Let's look at the task SRCNN tries to solve. It is given a bicubic upsampled LR input $\uparrow(x^{LR}) = \uparrow(\downarrow(x^{HR}))$ and tries to infer the underlying HR input $x^{HR}$. I use $\downarrow(\centerdot)$ and $\uparrow(\centerdot)$ to denote downsampling and bicubic upsampling, respectively.
Bayes optimal behaviour
As the networks aim to minimise MSE, the best any network can ever do is to output the mean of the Bayesian posterior $p(x^{HR}\vert \uparrow(\downarrow(x^{HR})))$. We can assume that if the network is given enough data, and it is flexible enough, it can reach this Bayes-optimal behaviour.
The question then becomes representability: can our chosen neural network architecture represent the Bayes-optimal behaviour? Are there settings of parameters for which the network spits out the exact optimal thing?
Both SRCNN and ESPCN use fully convolutional neural networks (without any pooling between layers). These networks have one main assumption: they can only represent translationally equivariant functions. If you shift the input to a fully convolutional network by $p$ pixels, the output is going to be the original output shifted by $p$ pixels (except at the borders, but let's ignore those).
So is the Bayes-optimal superresolution function translationally equivariant? Let's look at the components:
- the prior specifies how likely it is that we will observe a particular HR image in the wild. As far as small translations are concerned, I think it is reasonable to expect the prior to be invariant under translations: a picture of a reindeer is about as probable as the same image picture shifted by a few pixels.
- the likelihood specifies how likely it is to observe $\uparrow(\downarrow(x^{HR}))$ given the original $x^{HR}$. In superresolution the likelihood is degenerate, as there is a deterministic mapping between the two. But is it translation-equivariant? Well, no it isn't. Let's say we perform $r\times$ downsampling using a strided convolution filter. If we shift the image by $r$ pixels either horizontally or vertically, the output of the strided convolution $\downarrow(x^{HR})$ is going to shift accordingly, and therefore the bicubic estimate $\uparrow(\downarrow(x^{HR}))$ is also going to shift by the same integer multiple of $r$ pixels. So $\uparrow(\downarrow(\centerdot))$ is equivariant to translations by $r$ pixels. But translate by a number of pixels not divisible by $r$ and $\uparrow(\downarrow(\centerdot))$ is not invariant anymore. If you don't believe it, test it. Let's call the likelihood $r$-translation-equivariant as it is only equivariant under translations by $r$ pixels.
So when you combine a largely translation-invariant prior with an $r$-translation-equivariant likelihood, you get a $r$-translation-equivariant posterior, so its mean is probably also an $r$-translation-equivariant function.

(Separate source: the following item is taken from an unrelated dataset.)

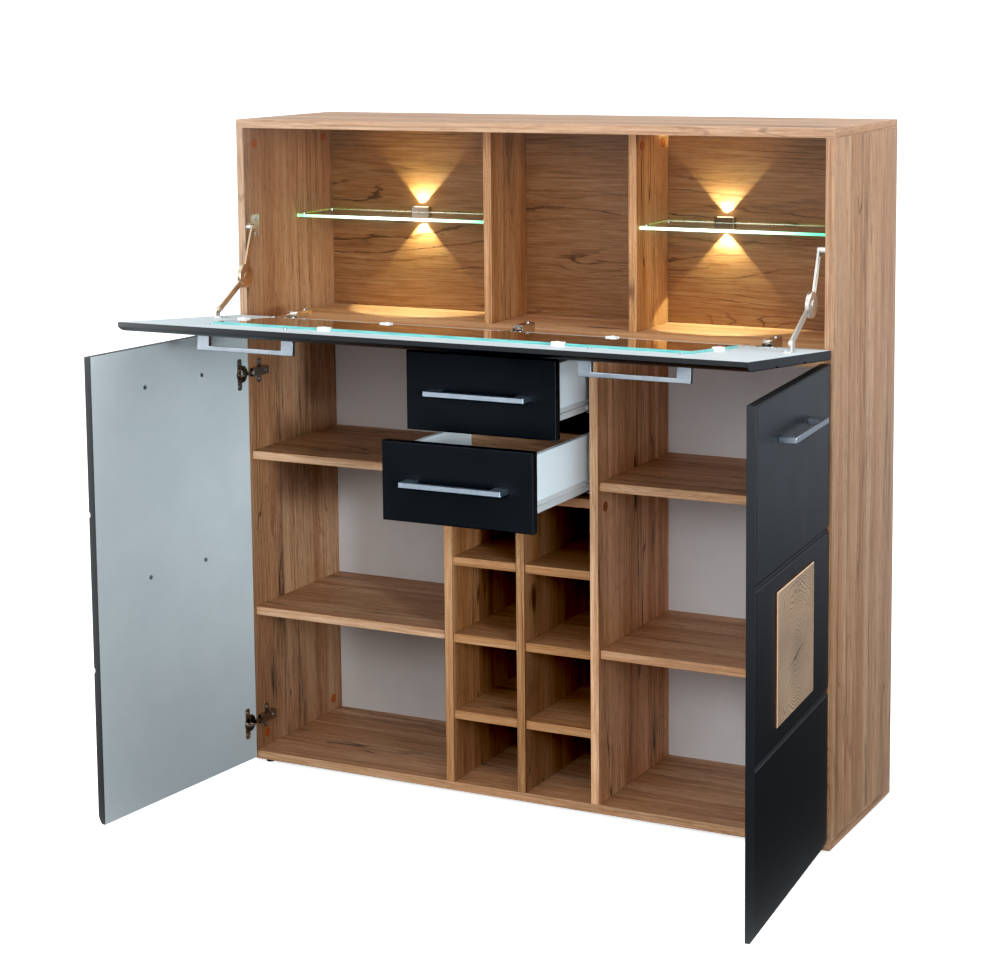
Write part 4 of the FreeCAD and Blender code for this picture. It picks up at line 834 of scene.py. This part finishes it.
# %% Mirror on the flap
def mirror_glass():
    material, tree, shader, at = new_material("flap_mirror")
    inward = tuple(turns["flap"] @ INWARD)
    is_face = placed_group(tree, facing, {"Normal": at["Normal"], "Direction": inward})["Mask"]
    dust = cloud(tree, at["Object"], (7.0, 7.0, 7.0), 4.0, 0.6).outputs[0]
    edge = ramp(tree, cloud(tree, at["Object"], (25.0, 400.0, 400.0), 2.0).outputs[0], [
        (0.35, srgb(84, 168, 164)), (0.65, srgb(122, 196, 190))])
    face = blended(tree, dust, srgb(206, 214, 212), srgb(220, 226, 224))
    inputs = {0: is_face, 2: 0.15, 3: calc(tree, "MULTIPLY", dust, 0.05)}
    rough = add(tree, "ShaderNodeMix", inputs).outputs[0]
    fill(tree, shader, {"Base Color": blended(tree, is_face, edge, face), "Metallic": is_face,
                        "Roughness": rough})
    return material


paint(mirror_glass(), "flap_glass")

# %% [markdown]
# ## Lamps
# Each clip lamp sends one warm cone up and one down along the back panel, from a frosted lens
# with three small chips behind it. The lens glows by itself, and a spot light stands just off
# each lens, so that the cones on the panel keep their sharp foot and soft far end. A faint soft
# light in front of each lamp stands for what the bar's boards throw about between them.

# %% Lenses and their cones of light
WARM = (1.0, 0.92, 0.50)
CHIP_PITCH = 0.009
CONE_POWER, CONE_DEGREES, CONE_BLEND, CONE_LEAN = 3.0, 88, 0.12, 0.12
OFF_LENS, CHIP_RADIUS = 0.002, 0.003
GLOW_POWER, GLOW_RADIUS, GLOW_AHEAD, GLOW_BELOW = 0.2, 0.06, 0.2, 0.02


def lens_finish():
    material, tree, shader, at = new_material("lamp_lens")
    x = add(tree, "ShaderNodeSeparateXYZ", {0: at["Object"]}).outputs["X"]
    is_right = calc(tree, "GREATER_THAN", x, 0.0)
    inputs = {0: is_right, 2: lamp_x["left"], 3: lamp_x["right"]}
    middle = add(tree, "ShaderNodeMix", inputs).outputs[0]
    step = calc(tree, "DIVIDE", calc(tree, "SUBTRACT", x, middle), CHIP_PITCH)
    off = calc(tree, "ABSOLUTE", calc(tree, "SUBTRACT", step, calc(tree, "ROUND", step)))
    chip = fade(tree, off, 0.12, 0.4, 1.0, 0.0)
    glow = blended(tree, chip, srgb(255, 206, 132), srgb(255, 244, 220))
    fill(tree, shader, {"Emission Color": glow, "Emission Strength": 6.0,
                        "Base Color": srgb(255, 236, 206), "Roughness": 0.35})
    return material


paint(lens_finish(), "clip_lamp_lenses")


def cone(name, place, tilt):
    """A warm spot light on a lens, up or down, leaning a little to the back panel."""
    light = bpy.data.lights.new(name, "SPOT")
    light.energy = CONE_POWER
    light.color = WARM
    light.spot_size = math.radians(CONE_DEGREES)
    light.spot_blend = CONE_BLEND
    light.shadow_soft_size = CHIP_RADIUS
    holder = placed(name, light)
    holder.location = place
    holder.rotation_euler = (tilt, 0.0, 0.0)


lens_low, lens_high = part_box("clip_lamp_lenses")
lens_y = (lens_low.y + lens_high.y) / 2
for side, x in lamp_x.items():
    for way, z, tilt in (("up", lens_high.z + OFF_LENS, math.pi - CONE_LEAN),
                         ("down", lens_low.z - OFF_LENS, CONE_LEAN)):
        cone(side + "_cone_" + way, (x, lens_y, z), tilt)
    glow = bpy.data.lights.new(side + "_glow", "POINT")
    glow.energy = GLOW_POWER
    glow.color = WARM
    glow.shadow_soft_size = GLOW_RADIUS
    holder = placed(side + "_glow", glow)
    holder.location = (x, lens_y - GLOW_AHEAD, lens_low.z - GLOW_BELOW)
    holder.visible_camera = False
    holder.visible_glossy = False
print("lenses from Z", round(lens_low.z, 3), "to", round(lens_high.z, 3))

# %% [markdown]
# ## Floor, light and camera
# The cabinet stands on a plain pale floor that reaches past the horizon, so that no edge of it
# shows from any side. Softboxes light it from the front and the right. A sky that is bright
# overhead and dim all round keeps the black fronts black while their upper edges still catch the
# light. The camera's lens is shifted, so that upright edges stay nearly parallel.

# %% Floor
FLOOR_SHINE = 0.72                  # what the camera sees beyond the lights' reach stays pale
FLOOR_RADIUS = 120.0


def pale_floor():
    mesh = bpy.data.meshes.new("floor")
    form = bmesh.new()
    bmesh.ops.create_circle(form, cap_ends=True, segments=64, radius=FLOOR_RADIUS)
    form.to_mesh(mesh)
    form.free()
    floor = placed("floor", mesh)
    material, tree, shader, at = new_material("pale_floor")
    haze = cloud(tree, at["Object"], (0.8, 0.8, 0.8), 3.0).outputs[0]
    tint = blended(tree, haze, srgb(240, 240, 240), srgb(245, 245, 245))
    away = add(tree, "ShaderNodeVectorMath", {0: at["Object"]}, operation="LENGTH").outputs["Value"]
    # To every ray but the camera's, the floor is painted dark near the cabinet and greyer further
    # off: painted shade that holds back its bounce light
    bounce_shade = blended(tree, fade(tree, away, 0.8, 5.5), srgb(52, 51, 50), srgb(176, 179, 184))
    seen = tree.nodes.new("ShaderNodeLightPath").outputs["Is Camera Ray"]
    shine = blended(tree, seen, (0.0, 0.0, 0.0, 1.0), (1.0, 1.0, 1.0, 1.0))
    rough = calc(tree, "ADD", calc(tree, "MULTIPLY", haze, 0.1), 0.6)
    fill(tree, shader, {"Base Color": blended(tree, seen, bounce_shade, tint),
                        "Emission Color": shine, "Emission Strength": FLOOR_SHINE,
                        "Roughness": rough, "Specular IOR Level": 0.1})
    mesh.materials.append(material)


pale_floor()

# %% Sky
FRONT_SKY, BACK_SKY, TOP_SKY, SEEN_SKY = 0.12, 0.05, 1.6, 1.1


def studio_sky():
    """Bright overhead, dim all round, and plain pale where the camera looks past."""
    world = bpy.data.worlds.new("studio")
    world.use_nodes = True
    bpy.context.scene.world = world
    tree = world.node_tree
    tree.nodes.clear()
    way = tree.nodes.new("ShaderNodeTexCoord").outputs["Generated"]
    parts = add(tree, "ShaderNodeSeparateXYZ", {0: way}).outputs
    around = fade(tree, parts["Y"], -0.2, 0.2, FRONT_SKY, BACK_SKY)
    above = fade(tree, parts["Z"], 0.1, 0.9, 0.0, TOP_SKY)
    level = calc(tree, "ADD", around, above)
    lit = add(tree, "ShaderNodeBackground", {0: (0.92, 0.96, 1.0, 1.0), 1: level}).outputs[0]
    seen = add(tree, "ShaderNodeBackground", {0: (1.0, 1.0, 1.0, 1.0), 1: SEEN_SKY}).outputs[0]
    direct = tree.nodes.new("ShaderNodeLightPath").outputs["Is Camera Ray"]
    mixed = add(tree, "ShaderNodeMixShader", {0: direct, 1: lit, 2: seen}).outputs[0]
    out = tree.nodes.new("ShaderNodeOutputWorld")
    tree.links.new(mixed, out.inputs["Surface"])


studio_sky()

# %% Lights
def aimed(name, light, place, target):
    holder = placed(name, light)
    holder.location = place
    holder.rotation_euler = (Vector(target) - Vector(place)).to_track_quat("-Z", "Y").to_euler()


def softbox(name, place, target, width, height, power, tint):
    light = bpy.data.lights.new(name, "AREA")
    light.shape = "RECTANGLE"
    light.size = width
    light.size_y = height
    light.energy = power
    light.color = tint
    aimed(name, light, place, target)


PLAIN, COOL, SUNNY = (0.99, 0.99, 1.0), (0.92, 0.97, 1.0), (1.0, 0.99, 0.97)
SOFTBOXES = [   # name, place, target, width, height, power, tint
    ("front_left", (-3.2, -3.2, 1.8), (0.0, 0.0, 0.7), 1.6, 1.6, 34.0, PLAIN),
    ("camera_key", (1.6, -4.6, 2.4), (0.1, 0.0, 0.6), 1.6, 1.2, 38.0, PLAIN),
    ("left_key", (-0.5, -4.6, 2.3), (0.1, 0.0, 0.6), 1.6, 1.2, 30.0, PLAIN),
    ("low_fill", (0.5, -4.6, 0.9), (0.1, 0.0, 0.6), 1.4, 1.0, 20.0, PLAIN),
    ("right_key", (3.4, -3.0, 1.7), (0.0, -0.2, 0.9), 1.4, 1.2, 56.0, COOL),
    ("side_top", (1.9, 0.3, 1.9), (0.65, 0.1, 1.3), 0.5, 0.5, 12.0, SUNNY)]
for row in SOFTBOXES:
    softbox(*row)
print("softboxes", len(SOFTBOXES))

# %% A narrow light on the drawers' sides
narrow = bpy.data.lights.new("drawer_spot", "SPOT")
narrow.energy = 560.0
narrow.color = (0.86, 0.95, 1.0)
narrow.spot_size = math.radians(13)
narrow.spot_blend = 1.0
narrow.shadow_soft_size = 0.25
aimed("drawer_spot", narrow, (3.4, -2.9, 1.2), (0.12, -0.36, 0.74))

# %% Camera
CAMERA_PLACE = (2.0373, -3.9720, 1.5918)
TURN_LEFT, TILT_DOWN, ROLL = 0.4755, 0.1251, -0.0098
LENS_MM, SENSOR_MM = 83.56, 36.0
SHIFT_UP = -0.18
SEE_AS_FAR = 400.0                  # past the far side of the floor

lens = bpy.data.cameras.new("camera")
lens.lens = LENS_MM
lens.sensor_width = SENSOR_MM
lens.shift_y = SHIFT_UP
lens.clip_end = SEE_AS_FAR
camera = placed("camera", lens)
look = Matrix.Rotation(TURN_LEFT, 4, "Z") @ Matrix.Rotation(math.pi / 2 - TILT_DOWN, 4, "X")
camera.matrix_world = Matrix.Translation(CAMERA_PLACE) @ look @ Matrix.Rotation(ROLL, 4, "Z")
bpy.context.scene.camera = camera

# %% [markdown]
# A studio picture is developed with some contrast: its deepest shadows are black and its
# highlights roll off gently. The scene's own curve does the same to the finished picture. It is
# a look for the render alone, so no material depends on it.

# %% Development curve
CURVE = ((0.05, 0.042), (0.2, 0.205), (0.45, 0.47), (0.75, 0.77))
view = bpy.context.scene.view_settings
view.view_transform = "Standard"
view.use_curve_mapping = True
tones = view.curve_mapping
tones.black_level = (0.010, 0.010, 0.010)
line = tones.curves[3]
for place, level in CURVE:
    line.points.new(place, level)
tones.update()
print("curve points", len(line.points))

# %% [markdown]
# The glass edges next to the lamps are brighter than white, and a lens spreads such light a
# little. The compositor adds that faint bloom to the picture. Only what is brighter than white
# feeds it, so the floor and the wood stay crisp.

# %% Bloom
BLOOM_FROM, BLOOM_STRENGTH, BLOOM_SIZE = 1.3, 0.35, 0.25
scene = bpy.context.scene
scene.use_nodes = True
picture = scene.node_tree
picture.nodes.clear()
layers = picture.nodes.new("CompositorNodeRLayers")
bloom = picture.nodes.new("CompositorNodeGlare")
bloom.glare_type = "BLOOM"
bloom.inputs["Threshold"].default_value = BLOOM_FROM
bloom.inputs["Strength"].default_value = BLOOM_STRENGTH
bloom.inputs["Size"].default_value = BLOOM_SIZE
done = picture.nodes.new("CompositorNodeComposite")
picture.links.new(layers.outputs["Image"], bloom.inputs["Image"])
picture.links.new(bloom.outputs["Image"], done.inputs["Image"])
print("compositor nodes", len(picture.nodes))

fully convolutional architectures - no matter how big or flexible - will never be able to represent the Bayes-optimal solution.
Periodically varying convolution kernels
To implement a neural network that can represent these partially translationally equivariant functions, we need to relax the weight-sharing arrangements. A normal CNN would share weights between all units in a featuremap, we now need a NN that only shares weights for units that are a multiple of $r$ pixels apart. In other words, we need $periodic weight sharing$. This operation has been called tiled convolution in (Le et al. 2010). The figure below illustrates this: units with with the same colour share the same incoming parameters.
How can we implement such spatially varying convolution efficiently? By noticing that you can write this convolution as the composition of $r^2$ normal compositions. So we can implement it as a sequence of 1 operations:
- A space-to-channels reshape layer that reshapes the input tensor to decrease horizontal and vertical pixel count $r\times$ and increase channel count by $r^2$
- A normal 2D convolution layer
- A channels-to-space reshape layer that reshapes the input tensor to increase horizontal and vertical pixel count $r\times$ and decrease channel count by $r^2$.
Composing many periodic convolutions
Now, what happens when you compose a network from a series of layers like this? Notice that the channels-to-space layer one such convolution will be cancelled out by the space-to-channels operations of the subsequent layer, so you're just left with a series of LR convolution operations sandwitched between space-to-channels and a channels-to-space pixel shuffling operators.
Ultimately the bicubic $\uparrow$ operation - which is a deconvolution or up-convolution operator in itself - combines with the first space-to-channels layer, and it just becomes a fixed linear convolution layer. We can replace this with a trainable convolution layer, and we already arrived at the ESPCN architecture:
Summary
The ESPCN architecture can be derived from first principles by observing that in order to implement the optimal filtering behaviour the network has to allow for partial translational equivariance, which can be implemented as periodic weight sharing. Periodic weight sharing can be implemented as a series of pixel shuffling (reshape) operations and vanilla convolutions in a lower-resolution space. This network can now implement a wider range of behaviours, in particular it can implement something closer to the Bayes-optimal inference function.